- DIRECTIVE
From the listing that follows, extract every line and set it down unaltered.

>>>>

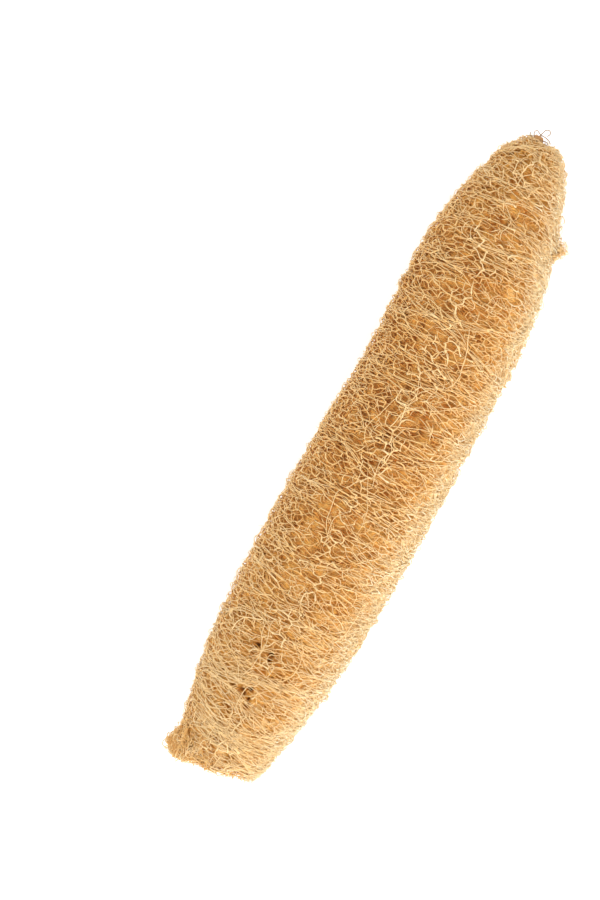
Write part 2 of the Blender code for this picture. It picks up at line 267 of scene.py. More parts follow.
class Gourd:
    """The grown form that every fibre follows: an outline turned round a middle line that leans a little."""

    def __init__(self) -> None:
        """Reads the outline into tables by run."""
        points = smooth_points(OUTLINE, OUTLINE_STEPS)
        steps = np.linalg.norm(np.diff(points, axis=0), axis=1)
        self.run = np.concatenate(([0.0], np.cumsum(steps)))
        self.spread = np.concatenate(([0.0], np.cumsum(2 * steps / (points[1:, 1] + points[:-1, 1]))))
        self.x, self.radius = points.T
        tangent = unit(np.gradient(points, self.run, axis=0))
        self.out_x, self.out_radius = -tangent[:, 1], tangent[:, 0]
        self.middle = smooth_points(MIDDLE_LINE, MIDDLE_STEPS).T
        self.length = float(self.run[-1])
        draw = np.random.default_rng(LUMP_SEED)
        share = draw.uniform(-1.0, 1.0, LUMPS)
        wave = draw.uniform(*LUMP_WAVES, LUMPS)
        self.lump_along = FULL_TURN / wave * np.sqrt(1 - share**2)
        self.lump_round = np.round(FULL_TURN / wave * share * self.radius.max())
        self.lump_turn = draw.uniform(0.0, FULL_TURN, LUMPS)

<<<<

- WRITTEN SOLUTION
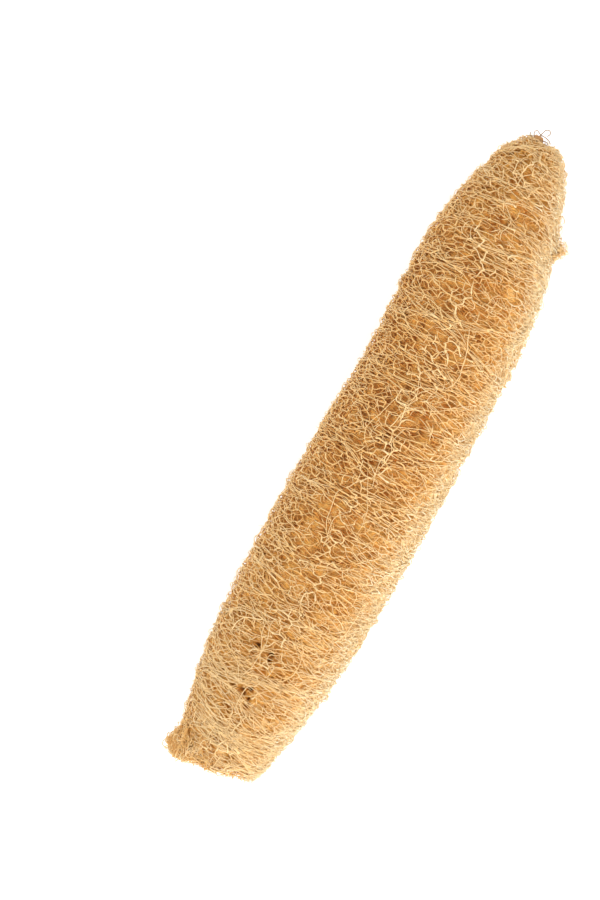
Write part 2 of the Blender code for this picture. It picks up at line 267 of scene.py. More parts follow.
class Gourd:
    """The grown form that every fibre follows: an outline turned round a middle line that leans a little."""

    def __init__(self) -> None:
        """Reads the outline into tables by run."""
        points = smooth_points(OUTLINE, OUTLINE_STEPS)
        steps = np.linalg.norm(np.diff(points, axis=0), axis=1)
        self.run = np.concatenate(([0.0], np.cumsum(steps)))
        self.spread = np.concatenate(([0.0], np.cumsum(2 * steps / (points[1:, 1] + points[:-1, 1]))))
        self.x, self.radius = points.T
        tangent = unit(np.gradient(points, self.run, axis=0))
        self.out_x, self.out_radius = -tangent[:, 1], tangent[:, 0]
        self.middle = smooth_points(MIDDLE_LINE, MIDDLE_STEPS).T
        self.length = float(self.run[-1])
        draw = np.random.default_rng(LUMP_SEED)
        share = draw.uniform(-1.0, 1.0, LUMPS)
        wave = draw.uniform(*LUMP_WAVES, LUMPS)
        self.lump_along = FULL_TURN / wave * np.sqrt(1 - share**2)
        self.lump_round = np.round(FULL_TURN / wave * share * self.radius.max())
        self.lump_turn = draw.uniform(0.0, FULL_TURN, LUMPS)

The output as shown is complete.